▶ Information supplied:
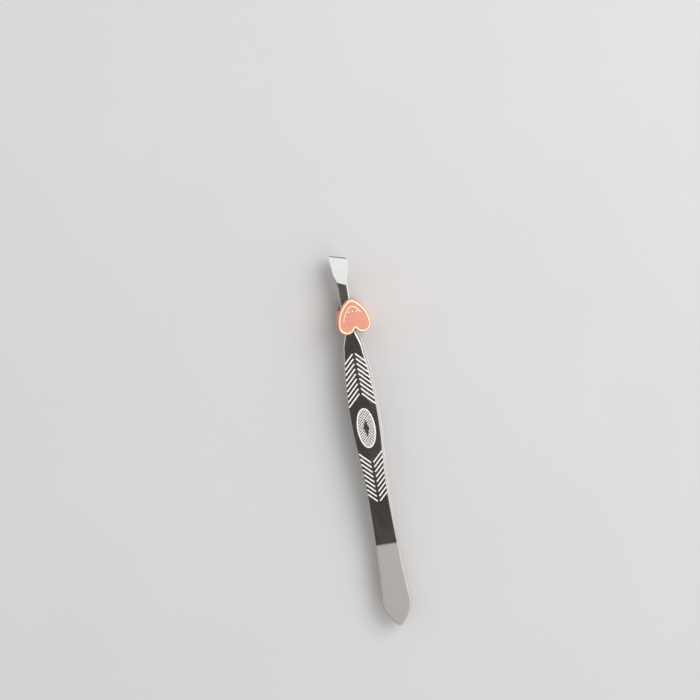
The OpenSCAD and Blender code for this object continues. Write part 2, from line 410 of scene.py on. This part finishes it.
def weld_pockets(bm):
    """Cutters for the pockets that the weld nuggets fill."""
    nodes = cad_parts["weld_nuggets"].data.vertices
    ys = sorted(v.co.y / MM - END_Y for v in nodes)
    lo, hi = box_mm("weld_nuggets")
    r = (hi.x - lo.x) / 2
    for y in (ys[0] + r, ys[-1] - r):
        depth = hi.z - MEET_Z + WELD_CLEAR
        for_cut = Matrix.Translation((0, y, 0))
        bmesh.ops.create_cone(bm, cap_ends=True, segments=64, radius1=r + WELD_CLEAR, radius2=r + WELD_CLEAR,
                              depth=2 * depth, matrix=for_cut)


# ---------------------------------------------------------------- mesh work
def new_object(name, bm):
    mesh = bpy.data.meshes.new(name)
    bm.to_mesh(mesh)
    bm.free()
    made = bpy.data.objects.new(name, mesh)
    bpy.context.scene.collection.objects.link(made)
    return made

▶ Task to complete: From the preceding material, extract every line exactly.

▶ Response to the exercise:
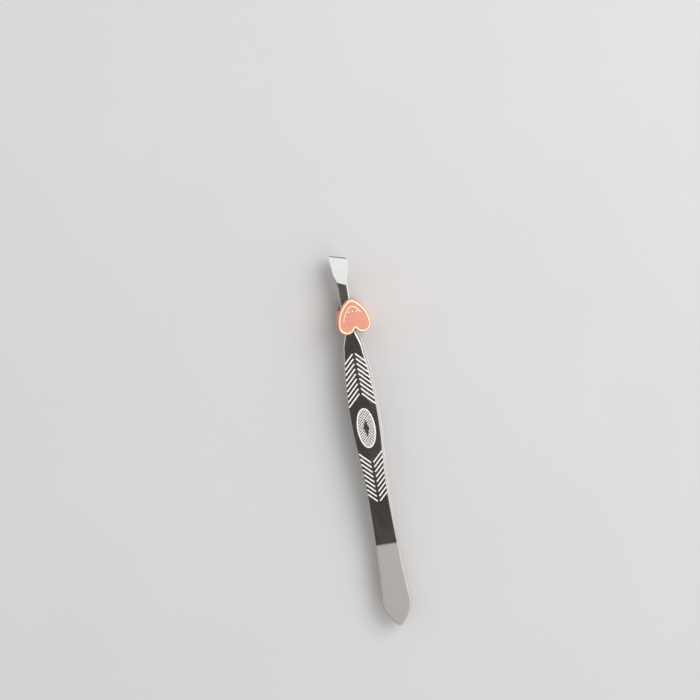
The OpenSCAD and Blender code for this object continues. Write part 2, from line 410 of scene.py on. This part finishes it.
def weld_pockets(bm):
    """Cutters for the pockets that the weld nuggets fill."""
    nodes = cad_parts["weld_nuggets"].data.vertices
    ys = sorted(v.co.y / MM - END_Y for v in nodes)
    lo, hi = box_mm("weld_nuggets")
    r = (hi.x - lo.x) / 2
    for y in (ys[0] + r, ys[-1] - r):
        depth = hi.z - MEET_Z + WELD_CLEAR
        for_cut = Matrix.Translation((0, y, 0))
        bmesh.ops.create_cone(bm, cap_ends=True, segments=64, radius1=r + WELD_CLEAR, radius2=r + WELD_CLEAR,
                              depth=2 * depth, matrix=for_cut)


# ---------------------------------------------------------------- mesh work
def new_object(name, bm):
    mesh = bpy.data.meshes.new(name)
    bm.to_mesh(mesh)
    bm.free()
    made = bpy.data.objects.new(name, mesh)
    bpy.context.scene.collection.objects.link(made)
    return made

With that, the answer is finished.